- **DATA PROVIDED**:
▼

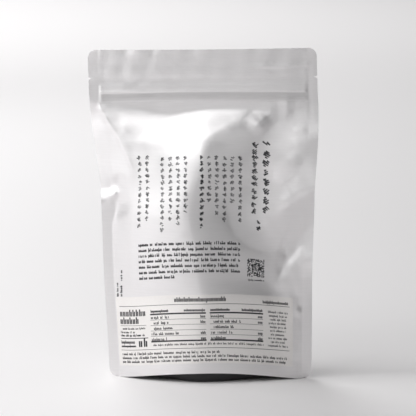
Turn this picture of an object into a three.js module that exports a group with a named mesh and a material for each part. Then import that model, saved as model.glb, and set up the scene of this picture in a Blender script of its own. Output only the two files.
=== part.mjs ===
// A sealed stand-up pouch of rice crackers: two welded film panels swollen by what they hold, a press-shut zip,
// a dark base gusset that it stands on, and a nutrition label stuck on its face. Millimetres, +Z up, the labelled
// face looks along -Y, and the origin is on the ground under the middle of the bounding box.
import * as THREE from "three";

// Flat film: the panels before the pouch is filled. A place on them is s across from the centre line, positive
// to the right of the labelled face, and t down from the top edge.
const film = {
  width: 140,
  height: 203, // top edge to the foot of the side seals
  weld: 0.8, // both panels welded together
  cornerRadius: 5,
};
const sideSeal = 6;
const panelHalf = film.width / 2 - sideSeal; // film from the centre line to a side seal

// Outline of the standing pouch: filling draws the sides in, and the mouth leans to the left.
const outline = {
  footHalf: 62.2,
  taper: 0.03, // sideways per mm of height
  flareFrom: 112, // heights between which it widens to the flat mouth
  flareTo: 170,
  leans: [
    { left: 1.5, from: 0, to: 75 },
    { left: 3.8, from: 108, to: 205 },
  ],
  skew: { high: 1, from: 95, to: 180 }, // the fold in the left side leaves the mouth higher at its right end
};

const tearNotch = { fromTop: 17.6, deep: 1.6, halfTall: 0.8 };
const zip = {
  tapeTop: 22.6, // distances from the top edge
  tapeFoot: 32.6,
  tapeProud: 0.4,
  ridges: [
    { fromTop: 26.6, proud: 0.55, half: 0.9 },
    { fromTop: 30.4, proud: 0.25, half: 0.8 },
  ],
};
const headerPuff = { from: 10, to: 21, proud: 0.5 };

// Where the film leaves the flat mouth and swells over the contents, as [s, t].
const shoulder = [
  [-70, 34.5],
  [-49, 33.5],
  [-37, 36.5],
  [-22, 40],
  [0, 36.5],
  [26, 36],
  [40, 39.5],
  [70, 36.5],
];
const shoulderSoft = 11;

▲

- **DIRECTIVE**: How many of the lines above include the string "part"? Reply with the number by itself.

- **OUTPUT OF THE EXERCISE**: 2